[Object data in JSON]
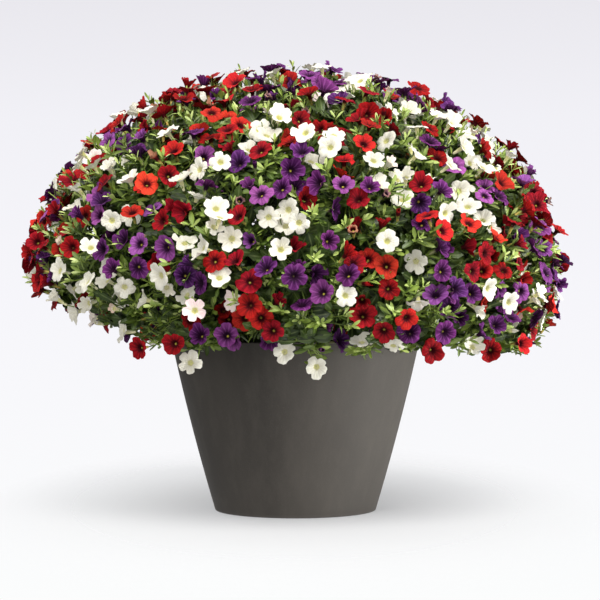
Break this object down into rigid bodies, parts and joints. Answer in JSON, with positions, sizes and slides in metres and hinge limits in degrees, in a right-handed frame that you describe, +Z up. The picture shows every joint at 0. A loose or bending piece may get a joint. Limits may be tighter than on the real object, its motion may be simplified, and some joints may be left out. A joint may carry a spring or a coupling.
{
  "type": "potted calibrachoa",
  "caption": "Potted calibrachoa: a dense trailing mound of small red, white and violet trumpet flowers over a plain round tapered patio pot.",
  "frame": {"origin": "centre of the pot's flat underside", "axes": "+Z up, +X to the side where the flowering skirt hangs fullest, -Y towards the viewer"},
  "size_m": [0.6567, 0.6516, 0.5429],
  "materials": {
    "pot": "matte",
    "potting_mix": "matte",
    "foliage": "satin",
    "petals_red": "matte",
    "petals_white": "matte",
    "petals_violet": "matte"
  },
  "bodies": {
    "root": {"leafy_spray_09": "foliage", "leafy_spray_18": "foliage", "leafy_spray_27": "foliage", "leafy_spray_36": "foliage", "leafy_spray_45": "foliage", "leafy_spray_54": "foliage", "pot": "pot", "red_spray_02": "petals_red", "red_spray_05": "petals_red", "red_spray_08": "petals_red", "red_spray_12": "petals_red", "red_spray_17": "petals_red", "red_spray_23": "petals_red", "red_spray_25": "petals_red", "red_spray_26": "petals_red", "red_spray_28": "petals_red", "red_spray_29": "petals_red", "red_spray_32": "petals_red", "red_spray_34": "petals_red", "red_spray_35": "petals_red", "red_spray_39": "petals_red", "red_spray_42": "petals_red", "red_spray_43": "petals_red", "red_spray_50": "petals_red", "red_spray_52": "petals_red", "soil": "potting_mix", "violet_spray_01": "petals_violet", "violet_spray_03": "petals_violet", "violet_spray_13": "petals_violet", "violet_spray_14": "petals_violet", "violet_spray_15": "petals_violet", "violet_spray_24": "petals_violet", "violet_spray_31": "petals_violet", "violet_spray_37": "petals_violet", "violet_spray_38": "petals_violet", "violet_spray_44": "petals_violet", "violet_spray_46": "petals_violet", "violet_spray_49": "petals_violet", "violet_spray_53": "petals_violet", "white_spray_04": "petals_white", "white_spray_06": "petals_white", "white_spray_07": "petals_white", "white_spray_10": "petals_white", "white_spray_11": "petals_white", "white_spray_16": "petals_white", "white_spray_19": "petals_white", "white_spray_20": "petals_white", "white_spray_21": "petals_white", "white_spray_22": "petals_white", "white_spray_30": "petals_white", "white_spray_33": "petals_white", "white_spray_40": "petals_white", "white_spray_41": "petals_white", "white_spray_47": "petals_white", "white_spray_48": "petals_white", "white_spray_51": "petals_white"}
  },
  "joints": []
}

...

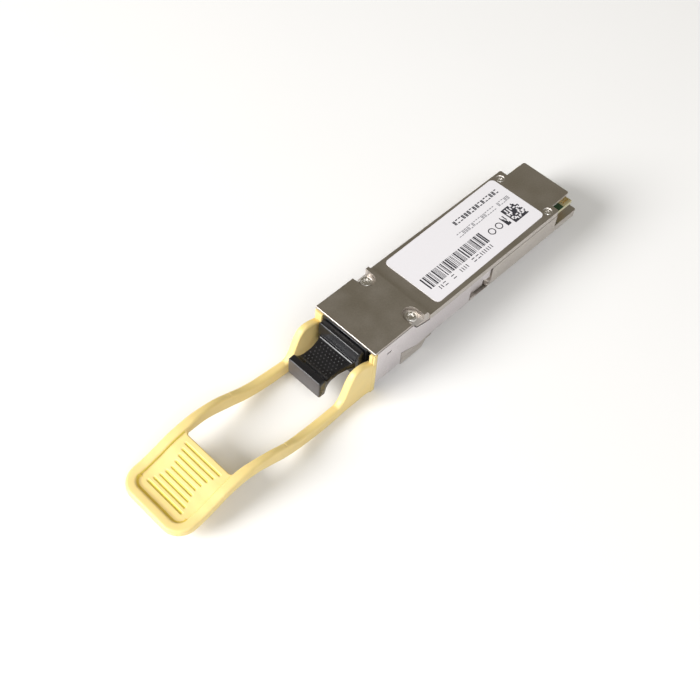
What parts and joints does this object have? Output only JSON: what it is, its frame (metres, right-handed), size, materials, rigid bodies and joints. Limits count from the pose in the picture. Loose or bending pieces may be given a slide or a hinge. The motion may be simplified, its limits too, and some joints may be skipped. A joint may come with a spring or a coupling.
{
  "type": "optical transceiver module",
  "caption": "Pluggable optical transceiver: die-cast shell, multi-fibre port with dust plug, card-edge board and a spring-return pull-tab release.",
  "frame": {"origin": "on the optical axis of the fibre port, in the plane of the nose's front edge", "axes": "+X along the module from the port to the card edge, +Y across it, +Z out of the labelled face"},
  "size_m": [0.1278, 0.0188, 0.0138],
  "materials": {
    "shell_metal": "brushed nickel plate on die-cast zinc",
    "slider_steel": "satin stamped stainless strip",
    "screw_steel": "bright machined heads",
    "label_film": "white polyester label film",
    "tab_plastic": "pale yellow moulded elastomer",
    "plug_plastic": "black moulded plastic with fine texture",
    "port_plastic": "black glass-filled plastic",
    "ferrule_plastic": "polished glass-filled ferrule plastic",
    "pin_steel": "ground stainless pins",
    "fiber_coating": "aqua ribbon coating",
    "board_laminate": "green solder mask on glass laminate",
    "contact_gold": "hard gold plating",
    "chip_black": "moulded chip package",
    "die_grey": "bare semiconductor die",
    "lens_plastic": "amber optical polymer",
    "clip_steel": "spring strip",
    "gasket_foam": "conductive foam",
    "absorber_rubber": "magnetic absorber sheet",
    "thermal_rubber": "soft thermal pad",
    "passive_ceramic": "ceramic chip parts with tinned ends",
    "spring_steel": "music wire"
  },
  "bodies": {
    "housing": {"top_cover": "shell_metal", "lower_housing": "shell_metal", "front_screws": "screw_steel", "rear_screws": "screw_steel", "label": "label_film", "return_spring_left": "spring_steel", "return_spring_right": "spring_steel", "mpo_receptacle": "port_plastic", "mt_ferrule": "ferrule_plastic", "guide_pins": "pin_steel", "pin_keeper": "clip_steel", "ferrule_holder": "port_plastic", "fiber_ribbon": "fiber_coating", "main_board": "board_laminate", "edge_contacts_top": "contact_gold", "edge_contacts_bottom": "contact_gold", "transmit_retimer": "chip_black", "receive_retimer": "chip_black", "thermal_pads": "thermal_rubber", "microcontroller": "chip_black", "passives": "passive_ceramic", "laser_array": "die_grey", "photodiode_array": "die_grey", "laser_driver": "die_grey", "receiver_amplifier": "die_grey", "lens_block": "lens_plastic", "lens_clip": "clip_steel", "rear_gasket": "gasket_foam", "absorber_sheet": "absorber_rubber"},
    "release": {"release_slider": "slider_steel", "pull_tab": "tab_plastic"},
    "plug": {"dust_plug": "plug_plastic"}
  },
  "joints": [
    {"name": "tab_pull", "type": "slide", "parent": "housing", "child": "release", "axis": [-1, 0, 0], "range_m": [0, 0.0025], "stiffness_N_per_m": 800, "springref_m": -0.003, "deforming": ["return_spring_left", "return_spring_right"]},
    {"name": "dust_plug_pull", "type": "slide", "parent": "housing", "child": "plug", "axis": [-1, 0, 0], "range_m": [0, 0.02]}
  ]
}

---

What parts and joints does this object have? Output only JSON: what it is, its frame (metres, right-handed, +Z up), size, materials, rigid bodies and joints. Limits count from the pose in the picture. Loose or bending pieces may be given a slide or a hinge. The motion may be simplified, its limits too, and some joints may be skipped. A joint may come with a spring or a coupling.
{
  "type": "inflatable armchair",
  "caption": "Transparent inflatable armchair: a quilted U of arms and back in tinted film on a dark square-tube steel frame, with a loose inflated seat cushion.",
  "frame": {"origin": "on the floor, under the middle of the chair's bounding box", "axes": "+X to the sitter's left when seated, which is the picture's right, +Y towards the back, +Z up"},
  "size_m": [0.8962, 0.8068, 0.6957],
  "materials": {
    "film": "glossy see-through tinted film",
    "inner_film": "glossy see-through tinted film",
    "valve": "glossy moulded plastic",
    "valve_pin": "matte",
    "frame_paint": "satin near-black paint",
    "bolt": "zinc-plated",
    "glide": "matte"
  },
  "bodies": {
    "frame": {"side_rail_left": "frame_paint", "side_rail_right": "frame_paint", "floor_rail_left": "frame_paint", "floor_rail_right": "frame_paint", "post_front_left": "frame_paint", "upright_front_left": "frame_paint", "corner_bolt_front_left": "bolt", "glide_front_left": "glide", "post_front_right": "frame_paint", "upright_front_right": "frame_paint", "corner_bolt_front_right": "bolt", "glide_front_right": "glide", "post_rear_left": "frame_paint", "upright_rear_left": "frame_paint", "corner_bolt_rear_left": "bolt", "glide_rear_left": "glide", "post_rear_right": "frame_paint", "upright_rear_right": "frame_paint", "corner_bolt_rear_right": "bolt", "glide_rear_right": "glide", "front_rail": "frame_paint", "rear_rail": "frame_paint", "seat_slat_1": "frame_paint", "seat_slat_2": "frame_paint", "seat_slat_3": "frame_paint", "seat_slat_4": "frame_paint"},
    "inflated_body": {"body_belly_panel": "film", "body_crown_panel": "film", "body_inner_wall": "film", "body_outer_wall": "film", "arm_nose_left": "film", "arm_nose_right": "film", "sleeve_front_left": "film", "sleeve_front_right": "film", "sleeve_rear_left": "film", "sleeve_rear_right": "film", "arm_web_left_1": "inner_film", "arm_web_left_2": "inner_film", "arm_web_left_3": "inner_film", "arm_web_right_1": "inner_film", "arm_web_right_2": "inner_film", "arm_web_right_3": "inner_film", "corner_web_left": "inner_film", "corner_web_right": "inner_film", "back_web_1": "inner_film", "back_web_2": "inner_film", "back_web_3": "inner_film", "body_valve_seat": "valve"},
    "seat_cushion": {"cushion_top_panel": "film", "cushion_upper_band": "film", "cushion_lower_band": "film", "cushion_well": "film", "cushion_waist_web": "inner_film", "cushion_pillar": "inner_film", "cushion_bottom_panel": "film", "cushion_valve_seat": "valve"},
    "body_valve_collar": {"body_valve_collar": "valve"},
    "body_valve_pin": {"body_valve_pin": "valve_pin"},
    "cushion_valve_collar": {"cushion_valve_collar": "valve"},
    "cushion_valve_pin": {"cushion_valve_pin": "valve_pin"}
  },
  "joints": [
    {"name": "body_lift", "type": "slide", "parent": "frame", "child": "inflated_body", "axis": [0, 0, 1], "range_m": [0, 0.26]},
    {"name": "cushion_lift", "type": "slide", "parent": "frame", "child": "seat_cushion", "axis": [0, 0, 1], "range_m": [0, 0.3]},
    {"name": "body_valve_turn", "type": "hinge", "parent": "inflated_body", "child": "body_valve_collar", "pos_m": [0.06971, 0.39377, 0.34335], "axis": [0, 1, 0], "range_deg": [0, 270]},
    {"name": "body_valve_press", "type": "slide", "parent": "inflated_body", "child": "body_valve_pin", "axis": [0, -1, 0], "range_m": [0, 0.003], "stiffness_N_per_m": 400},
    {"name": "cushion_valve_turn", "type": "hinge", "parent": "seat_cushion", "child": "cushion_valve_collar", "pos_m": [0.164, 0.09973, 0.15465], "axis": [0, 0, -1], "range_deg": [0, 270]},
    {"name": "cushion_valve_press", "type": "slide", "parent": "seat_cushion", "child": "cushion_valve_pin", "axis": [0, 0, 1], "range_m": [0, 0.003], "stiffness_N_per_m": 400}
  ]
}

Stated exercise: Identify and list each line with the word "metres".

The completed task:
Break this object down into rigid bodies, parts and joints. Answer in JSON, with positions, sizes and slides in metres and hinge limits in degrees, in a right-handed frame that you describe, +Z up. The picture shows every joint at 0. A loose or bending piece may get a joint. Limits may be tighter than on the real object, its motion may be simplified, and some joints may be left out. A joint may carry a spring or a coupling.
What parts and joints does this object have? Output only JSON: what it is, its frame (metres, right-handed), size, materials, rigid bodies and joints. Limits count from the pose in the picture. Loose or bending pieces may be given a slide or a hinge. The motion may be simplified, its limits too, and some joints may be skipped. A joint may come with a spring or a coupling.
What parts and joints does this object have? Output only JSON: what it is, its frame (metres, right-handed, +Z up), size, materials, rigid bodies and joints. Limits count from the pose in the picture. Loose or bending pieces may be given a slide or a hinge. The motion may be simplified, its limits too, and some joints may be skipped. A joint may come with a spring or a coupling.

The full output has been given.